Short task:
Below are the records; pull every line that includes "OpenSCAD".

Data to process:
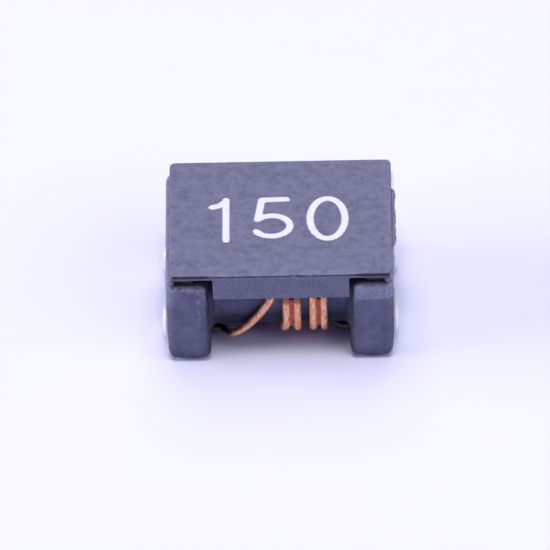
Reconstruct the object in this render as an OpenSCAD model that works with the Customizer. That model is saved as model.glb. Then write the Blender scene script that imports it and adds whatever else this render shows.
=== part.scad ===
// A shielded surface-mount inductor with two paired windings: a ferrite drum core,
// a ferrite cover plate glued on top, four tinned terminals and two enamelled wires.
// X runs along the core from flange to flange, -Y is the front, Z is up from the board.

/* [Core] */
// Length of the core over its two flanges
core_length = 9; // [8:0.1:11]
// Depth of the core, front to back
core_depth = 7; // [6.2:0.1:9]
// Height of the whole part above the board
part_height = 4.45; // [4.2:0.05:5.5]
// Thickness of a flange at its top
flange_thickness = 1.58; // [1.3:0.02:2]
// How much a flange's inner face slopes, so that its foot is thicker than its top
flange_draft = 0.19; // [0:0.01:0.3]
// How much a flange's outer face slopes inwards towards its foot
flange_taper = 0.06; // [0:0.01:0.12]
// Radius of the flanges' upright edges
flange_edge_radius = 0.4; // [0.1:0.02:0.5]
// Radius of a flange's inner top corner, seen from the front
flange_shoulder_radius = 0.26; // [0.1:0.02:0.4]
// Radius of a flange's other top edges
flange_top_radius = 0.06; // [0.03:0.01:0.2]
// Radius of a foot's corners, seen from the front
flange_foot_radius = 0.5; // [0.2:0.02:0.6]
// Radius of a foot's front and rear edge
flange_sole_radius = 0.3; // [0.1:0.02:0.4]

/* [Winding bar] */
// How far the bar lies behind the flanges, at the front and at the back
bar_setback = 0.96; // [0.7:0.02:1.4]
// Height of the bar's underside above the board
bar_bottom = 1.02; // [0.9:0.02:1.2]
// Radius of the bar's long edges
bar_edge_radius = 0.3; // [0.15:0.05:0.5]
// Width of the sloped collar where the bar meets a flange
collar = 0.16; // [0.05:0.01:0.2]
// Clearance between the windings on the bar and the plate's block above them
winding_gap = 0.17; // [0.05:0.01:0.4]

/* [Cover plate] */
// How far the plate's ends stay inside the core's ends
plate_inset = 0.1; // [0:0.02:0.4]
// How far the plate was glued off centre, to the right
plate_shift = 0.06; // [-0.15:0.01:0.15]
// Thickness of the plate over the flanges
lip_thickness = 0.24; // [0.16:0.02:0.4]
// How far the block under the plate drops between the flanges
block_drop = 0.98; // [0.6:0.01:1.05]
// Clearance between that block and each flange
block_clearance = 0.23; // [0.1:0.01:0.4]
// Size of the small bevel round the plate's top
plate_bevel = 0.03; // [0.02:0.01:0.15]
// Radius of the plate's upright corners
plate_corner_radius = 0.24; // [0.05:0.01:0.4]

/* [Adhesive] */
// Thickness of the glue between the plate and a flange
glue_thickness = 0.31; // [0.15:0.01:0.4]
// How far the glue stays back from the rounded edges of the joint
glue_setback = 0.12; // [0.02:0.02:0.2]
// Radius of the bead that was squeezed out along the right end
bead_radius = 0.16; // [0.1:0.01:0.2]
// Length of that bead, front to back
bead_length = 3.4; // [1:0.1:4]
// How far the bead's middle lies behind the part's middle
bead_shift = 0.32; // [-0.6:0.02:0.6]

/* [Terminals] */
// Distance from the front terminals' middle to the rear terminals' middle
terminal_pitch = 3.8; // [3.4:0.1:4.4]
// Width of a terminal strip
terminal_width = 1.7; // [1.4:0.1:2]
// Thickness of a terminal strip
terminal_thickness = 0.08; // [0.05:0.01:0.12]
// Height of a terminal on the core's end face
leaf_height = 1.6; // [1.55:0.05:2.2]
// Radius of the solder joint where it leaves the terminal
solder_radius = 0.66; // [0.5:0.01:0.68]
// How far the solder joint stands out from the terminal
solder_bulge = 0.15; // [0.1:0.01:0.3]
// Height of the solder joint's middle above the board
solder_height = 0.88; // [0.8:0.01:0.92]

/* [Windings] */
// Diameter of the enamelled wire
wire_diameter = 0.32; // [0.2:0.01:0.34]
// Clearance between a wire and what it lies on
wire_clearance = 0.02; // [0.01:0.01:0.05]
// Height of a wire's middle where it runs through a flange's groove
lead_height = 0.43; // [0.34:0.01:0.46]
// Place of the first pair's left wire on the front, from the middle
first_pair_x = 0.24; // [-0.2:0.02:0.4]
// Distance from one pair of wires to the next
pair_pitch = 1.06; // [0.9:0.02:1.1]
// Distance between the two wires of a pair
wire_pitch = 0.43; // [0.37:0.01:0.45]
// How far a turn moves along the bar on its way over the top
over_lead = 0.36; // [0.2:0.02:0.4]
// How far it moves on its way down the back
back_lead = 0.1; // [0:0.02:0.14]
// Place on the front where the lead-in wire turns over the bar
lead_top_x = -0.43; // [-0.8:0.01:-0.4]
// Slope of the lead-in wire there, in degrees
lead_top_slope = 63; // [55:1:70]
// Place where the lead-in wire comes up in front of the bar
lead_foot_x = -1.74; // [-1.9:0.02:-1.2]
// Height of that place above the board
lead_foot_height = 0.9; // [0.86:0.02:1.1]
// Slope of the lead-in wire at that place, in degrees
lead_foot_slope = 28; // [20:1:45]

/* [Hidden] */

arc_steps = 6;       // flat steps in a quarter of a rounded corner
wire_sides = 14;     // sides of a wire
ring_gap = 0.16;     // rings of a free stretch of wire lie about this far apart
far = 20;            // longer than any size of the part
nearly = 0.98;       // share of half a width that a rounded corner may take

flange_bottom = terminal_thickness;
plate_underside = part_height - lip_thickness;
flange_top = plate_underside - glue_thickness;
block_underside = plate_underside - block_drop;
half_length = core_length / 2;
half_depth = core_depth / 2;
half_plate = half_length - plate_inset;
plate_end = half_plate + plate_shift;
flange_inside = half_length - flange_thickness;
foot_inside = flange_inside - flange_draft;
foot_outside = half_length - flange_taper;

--

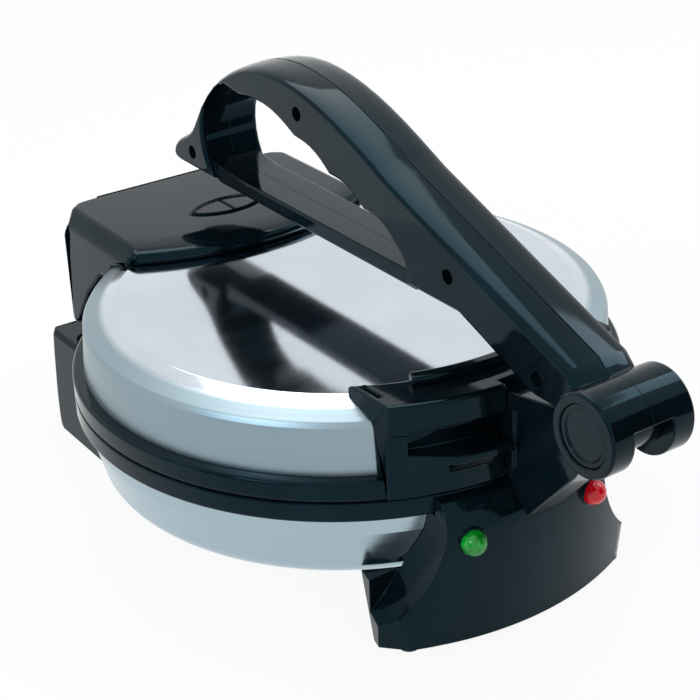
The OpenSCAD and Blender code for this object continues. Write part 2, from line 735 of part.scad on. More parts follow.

Answer to this exercise:
Reconstruct the object in this render as an OpenSCAD model that works with the Customizer. That model is saved as model.glb. Then write the Blender scene script that imports it and adds whatever else this render shows.
The OpenSCAD and Blender code for this object continues. Write part 2, from line 735 of part.scad on. More parts follow.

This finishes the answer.